Celebrar a Paixão e Morte de Jesus é abismar-se na contemplação de um Deus a quem o amor tornou frágil... Por amor, ele veio ao nosso encontro, assumiu os nossos limites, experimentou a fome, o sono, o cansaço, conheceu a mordedura das tentações, tremeu perante a morte, suou sangue antes de aceitar a vontade do Pai; e, estendido no chão, esmagado contra a terra, traído, abandonado, incompreendido, continuou a amar. Contemplar a Cruz onde se manifesta o amor de Jesus significa: assumir a mesma atitude de amor, de entrega e solidarizar-se com os que continuam sendo crucificados; denunciar tudo o que gera ódio, divisão, medo; evitar que os homens continuem a crucificar outros homens; aprender com Jesus a entregar a vida por amor. 

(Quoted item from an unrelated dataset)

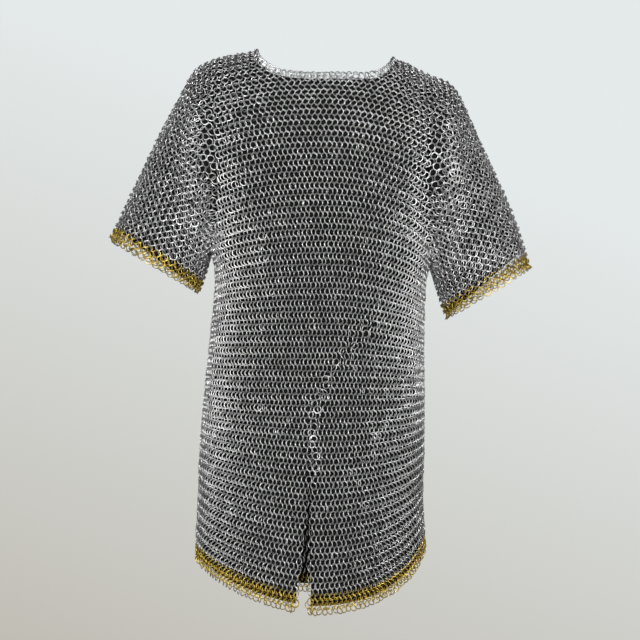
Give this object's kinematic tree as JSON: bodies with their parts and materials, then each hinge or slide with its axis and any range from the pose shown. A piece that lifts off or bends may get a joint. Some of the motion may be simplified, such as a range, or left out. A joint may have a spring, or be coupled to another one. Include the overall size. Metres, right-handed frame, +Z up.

Somos convidados a começar a Semana Santa, com um novo ardor... Que o grito de alegria de hoje, não se converta em "crucifica-o", na sexta feira. Que os ramos, que são brotos novos de propósitos santos, não murchem nas mãos e se convertam em ramos secos. Caminhemos até a Páscoa com amor, que os ramos bentos, não sejam vistos como algo folclórico, como amuletos da sorte ou de proteção contra os perigos, mas algo sagrado, que levamos para casa como um sinal visível do compromisso assumido de seguir Jesus no caminho ao Pai. A presença dos ramos em nossos lares deve ser uma lembrança de que hoje aclamamos a Jesus, como nosso Rei, e que desejamos aclamá-lo durante toda a nossa vida, como nosso Salvador, pois, depois de Cristo e seu calvário, a humanidade sabe que não caminha mais sozinha. Assim seja! Amém.